Sono due facce della medesima medaglia, che è poi il vero dato politico, di cui ci si ostina a non tenere conto. Lo spread scende perché la Bce fa da scudo, ma quello scudo è credibile perché i bilanci statali non possono sfuggire ai vincoli imposti, sicché noi, non procedendo a tagli della spesa pubblica e abbattimento del debito non possiamo che far crescere il prelievo fiscale. Questo è il cappio che abbiamo al collo, sicché tirare è la meno saggia delle scelte. Prendere tempo, ovvero farlo passare senza fare nulla, adagiandosi su quel solo provvedimento per le pensioni (oramai risalente alla fine del 2011), significa comprare tempo ai danni dei contribuenti. La grande lite sull’Imu assume toni e caratteri sportivamente avvincenti, ma è largamente irrilevante, rispetto a questo scenario. 46,3 miliardi li abbiamo versati solo nel mese di giugno, quando sono giunti a scadenza gli acconti (che erano saldi) di Irpef, Ires e Imu. Per forza che il gettito da Iva diminuisce, perché in queste condizioni la pecunia scarseggia e i consumi si contraggono. E il fatto che si contraggano meno che nel recente passato dimostra solo che si è vicini all’osso.
Fra le voci che hanno portato alla crescita del debito pubblico ci sono gli 8,2 miliardi che abbiamo versato quali aiuti ai paesi euro in crisi. In quel conto l’Italia ha così messo la bellezza di 50,8 miliardi. Alla faccia della propaganda secondo cui noi saremmo alla ricerca di aiuti, o alla balla secondo cui qualcuno ci stia già aiutando. Siamo noi che aiutiamo gli altri. Con una particolarità: prestando soldi ai greci (a titolo di esempio) al tasso concordato del 3% noi regaliamo quattrini ai fratelli ellenici (visto che il Btp decennale, dopo il calo dello spread, resta al 4,17), mentre i tedeschi, facendo la stessa cosa, ci guadagnano, perché prendono denaro dei mercati a tasso reale praticamente nullo. Ripeto: il contribuente italiano sta finanziando l’Ue e i paesi in crisi, il contribuente tedesco non solo non finanzia l’Italia, ma non finanzia nessuno. Inoltre incassa la salvaguardia per le proprie banche, più esposte delle nostre con crediti a rischio.

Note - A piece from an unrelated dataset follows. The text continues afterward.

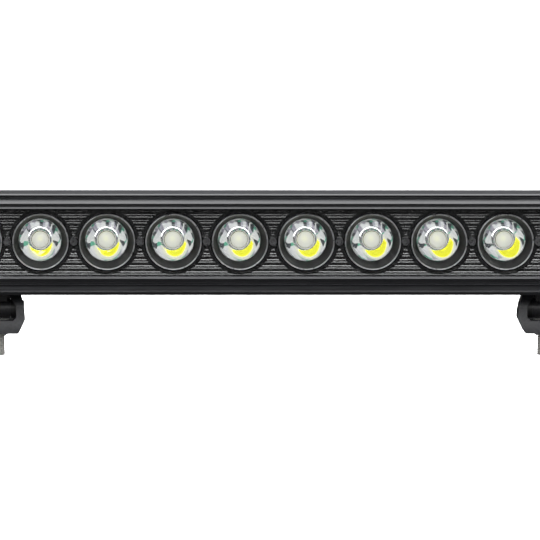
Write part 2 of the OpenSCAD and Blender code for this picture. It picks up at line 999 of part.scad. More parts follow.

Morale: il tempo creato dalla Bce non lo abbiamo usato come si sarebbe dovuto e vediamo crescere il nostro debito pubblico anche perché diamo soldi agli altri. In queste condizioni un governo degno dovrebbe essere in grado di garantire non solo rispetto per l’Italia, ma anche di spiegare ai nostri cittadini la convenienza delle riforme. Invece siamo lì a cincischiare sul nulla, a far propaganda con decreti vuoti e a prendere lezioni come se campassimo alle spalle altrui.